See also: Detroit Free Press, June 27, 1918; Kenyon Zimmer, “The Voyage of the Buford: Political Deportations and the Making and Unmaking of America’s First Red Scare,” in Deportation in the Americas: Histories of Exclusion and Resistance

Andrey Shkuraki (Андрей Шкураки; Andrew Schkuraki; Schkruski)

Laborer. Deported to Russia, February 26, 1921. No further information found.

Included on list of deported radicals in INS file 55110/4

Lukoz Shohidko (Lukcz Shoidko; Louis Sedlko; Zhohidko)

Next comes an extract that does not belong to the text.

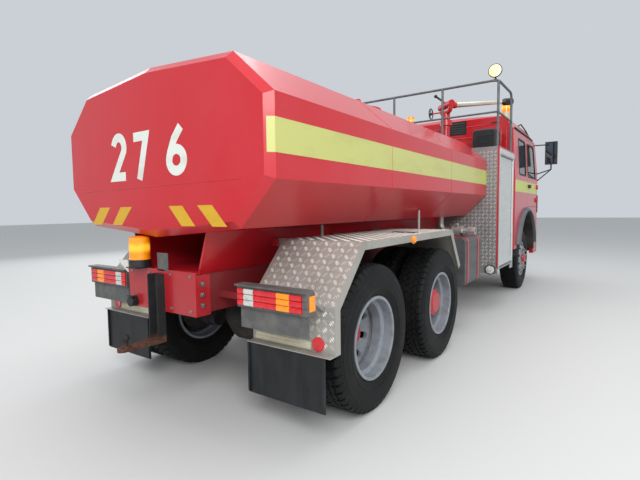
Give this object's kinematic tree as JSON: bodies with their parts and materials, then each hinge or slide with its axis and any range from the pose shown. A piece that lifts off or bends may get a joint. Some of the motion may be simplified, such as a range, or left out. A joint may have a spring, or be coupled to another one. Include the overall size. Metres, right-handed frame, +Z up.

Shohidko’s URW membership card

Born 1886, Antosia, Russia (present-day Ukraine). Laborer. Migrated to Canada 1913; from there migrated to US 1916. Wife and two children in Russia. Joined Union of Russian Workers branch in Bridgeport, Connecticut, 1918. Arrested during the first Palmer Raids, November 1919. Deported on the Buford.

INS file 54709/381

Fred Sholuh

Born 1897, Vilnius, Russia (present-day Lithuania). To US 1914. Machinist; chauffeur. Member of the Communist Party in Detroit. Arrested January 1920. Deported to Russia February 26, 1921.

INS file 54859/654

John Shumavich

Born 1889, Grodno, Russia (present-day Belarus). Migrated to Canada around 1910, then to US 1915. Laborer. Member of the Russian Federation of the Socialist Party and then of the Communist Party. Arrested in Detroit October 1, 1919; deported to Russia March 18, 1921.

INS file 54709/83

Mikhail Shveykus (Михаил Швейкус; Mike Shweikus)

Born 1894, Grodno region, Russia (probably in present-day Belarus). Metalworker. Migrated to US 1912. Joined the Union of Russian Workers branch in Ansonia, Connecticut. Participated in 1919 strike at American Brass Company in Ansonia. Arrested during the first Palmer Raids, November 1919. Deported on the Buford.